Delta Sharing: Governed Data Distribution

Delta Sharing pushes live query access to external partners and internal teams without moving or copying data. The source table stays in one place. Recipients query it directly, subject to the row- and column-level permissions set in Unity Catalog. Data owners see exactly who queried what and when.

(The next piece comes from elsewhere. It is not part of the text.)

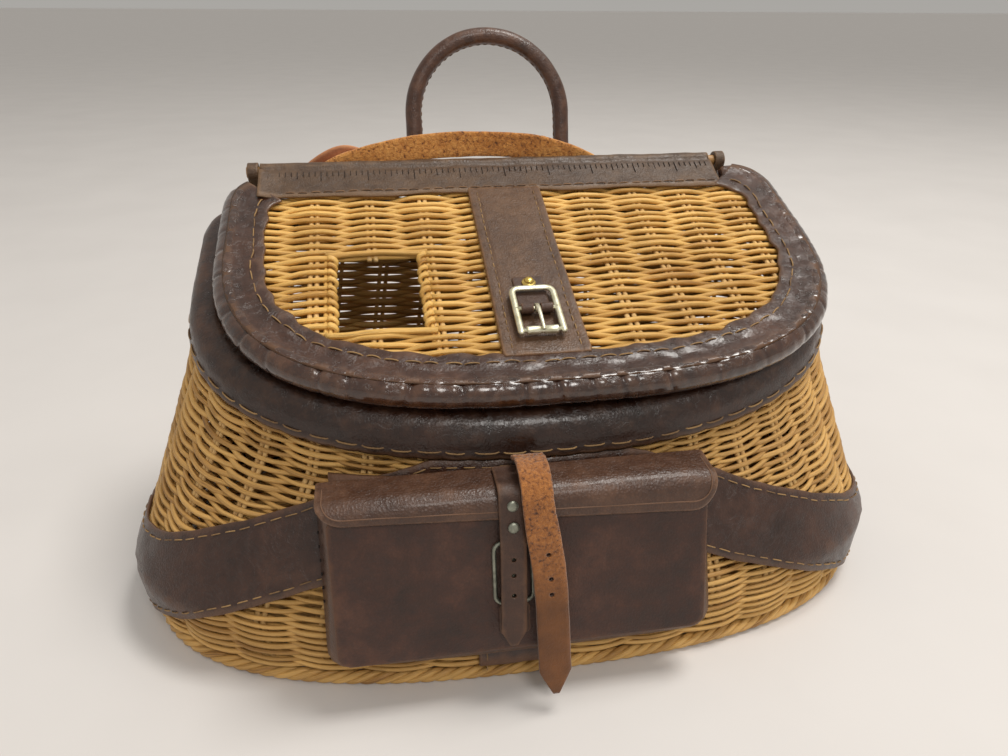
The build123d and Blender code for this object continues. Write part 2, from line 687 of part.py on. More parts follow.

Real-World Impact: Cost and Performance

Numbers from live deployments running this architecture:

Ingestion Cost: Teams migrating Bronze CDC workloads from Delta to Hudi consistently report 60% lower compute spend. Writing 20 GB of log files per cycle instead of rewriting 500 GB of Parquet is the mechanism behind that figure.
Query Speed: Gold layer Delta tables with Liquid Clustering and Photon return executive dashboard queries in two to three seconds. The same queries on a conventional warehouse took 45 seconds before migration. That gap compounds across every scheduled report, every ad hoc request, every day.
Storage Overhead: Without UniForm, teams in multi-format environments keep separate file copies per format. UniForm collapses that to one physical copy storage spend drops by up to 67% and all format readers stay compatible.
Governance Consolidation: Unity Catalog covers access control, lineage, and data classification in one place. Teams that previously licensed separate catalogue and governance tooling have cut that line from the budget entirely.

The Path Forward

Hudi belongs in Bronze because write amplification is a real cost at CDC scale. Delta Lake belongs in Gold because Photon, Liquid Clustering, and Predictive Optimisation are built for analytical query loads. Unity Catalog ties both together under one access control model. Delta Sharing extends data access outward without creating copies.

The teams getting 60% off their ingestion bills and three-second dashboard queries are not using a single format everywhere they are using the right format at each layer. That is the architecture this blog describes, and the results are repeatable.